I was the only customer in any of the seven booths, one large round and one large square table, so service was prompt. All the tables were covered by black oilcloth printed with an overlay of yellow squares. Unlike my experience with the red checked oilcloth on my previous visit, just after the restaurant opened, the oilcloth was free of the sticky residue of a past meal.
Friday, April 4, 2014
Finally, a farewell to Bill Tong, who had a big funeral at lunchtime at the Wah Wing Sang Funeral Corp., 26 Mulberry Street. I couldn’t help but notice this as I headed to Wo Hop, 17 Mott Street, for the second time this week. There were two bands playing as the very expensive- looking, burnished copper coffin was carried to the hearse – the six-piece Italian group, 3 trumpets/cornets, 1 trombone and 2 drums, and the four-piece Chinese group, 1 cymbal, 1 gong and two men playing brass horns that looked like reduced-size vuvuzelas. That’s a first. I’ve seen each group before, the Italian group much more often, oddly enough, but never the two together. Not surprisingly, there was no attempt to coordinate the music-making.
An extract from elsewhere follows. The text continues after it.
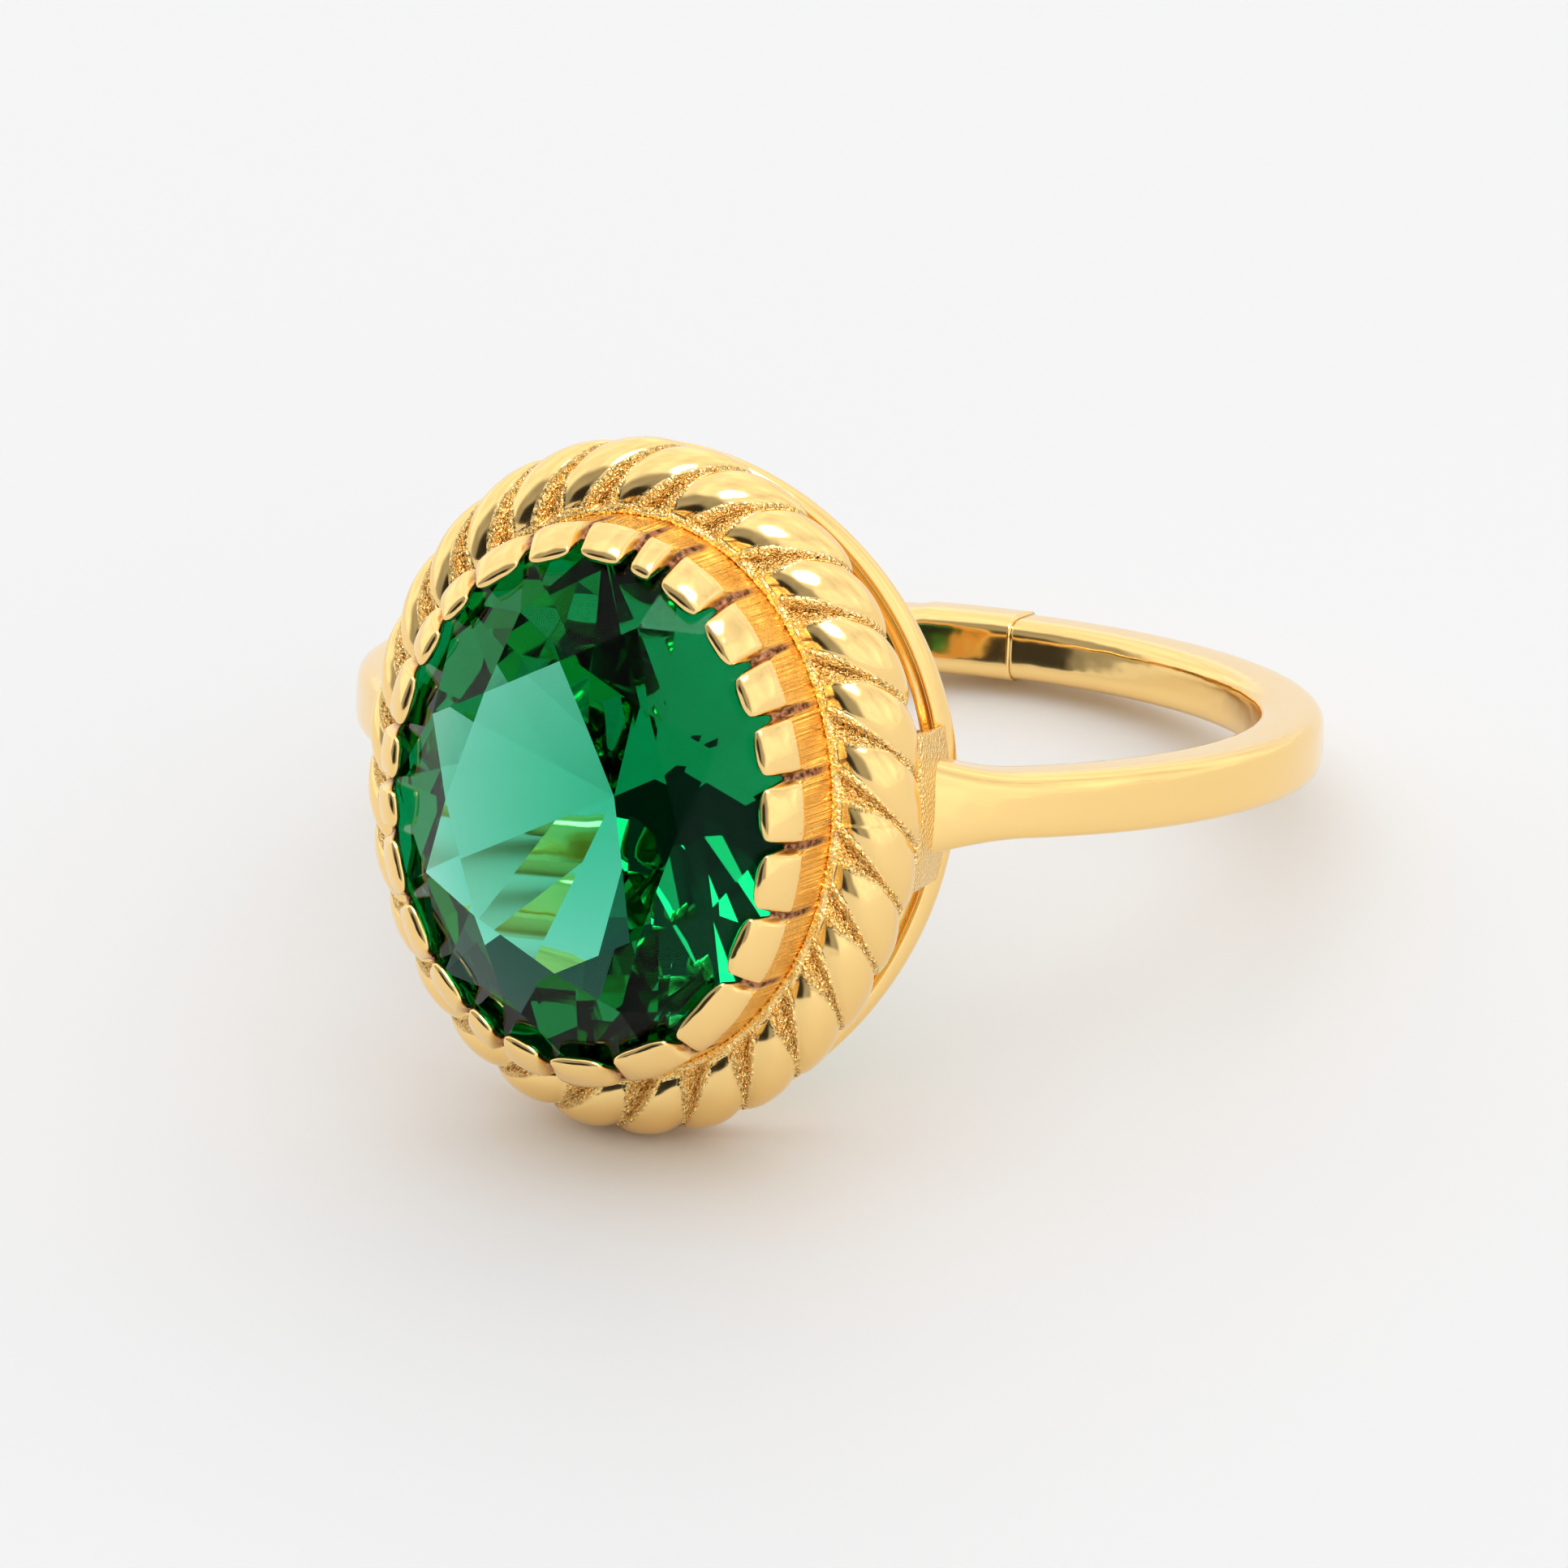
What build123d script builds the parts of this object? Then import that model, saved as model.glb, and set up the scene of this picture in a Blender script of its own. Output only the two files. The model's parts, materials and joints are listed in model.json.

By the way, I don’t think that Bill Tong was the right name, although that’s what I was told by a Chinese man standing in the crowd. After I ate, I went back to the funeral parlor and looked at the list of names posted on the front door, its cast of characters, so to speak. None approximated Bill Tong and the Internet only turned up the death of Bill Tong, 81, of Canon City, Colorado on March 3rd. That Mr. Tong was buried without services, at his request, according to the Canon City Daily Record. Now that I think about it, maybe the man on the street misunderstood my question and responded with his own name, Bill Tong. I hope that’s not bad luck.